Aber die jiddische Sprache habe sie beide seit früher Kindheit begleitet. Daher hätten sie auch den Anspruch, jeden Song, den sie interpretieren, genau zu verstehen. Es gehe nicht nur um die richtige Aussprache des Jiddischen, »sondern auch um die tiefere Bedeutung in den Liedern und deren Geschichte. Wir bemühen uns, alles genauestens zu ergründen«.

Die schärfste Kritikerin der »Shvesters« ist Polinas Oma, die noch Jiddisch spricht.

So singen sie sich von Lied zu Lied, nicht nur stimmlich, sondern auch optisch aufeinander abgestimmt. Manchmal in Jeans mit bunter Bluse, manchmal in lässigem Kleid. Aber immer »casual chic«, als würde man die beiden gerade zu »coffee in town« treffen.
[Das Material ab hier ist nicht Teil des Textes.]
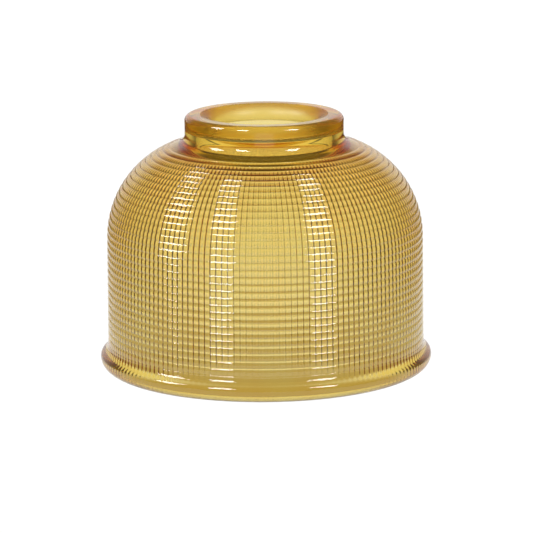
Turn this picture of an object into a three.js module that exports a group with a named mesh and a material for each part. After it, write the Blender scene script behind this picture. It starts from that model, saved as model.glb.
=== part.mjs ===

Ihre einminütigen Videos sind entweder in einem gut hallenden Treppenhaus (momentan ziemlich im Trend) oder in einer Wohnung abgedreht. »Für eine Minute arbeiten wir so ziemlich genau einen ganzen Tag«, berichtet Chava. Manchmal sind es 20 bis 30 Takes, bis ein Lied im Kasten ist.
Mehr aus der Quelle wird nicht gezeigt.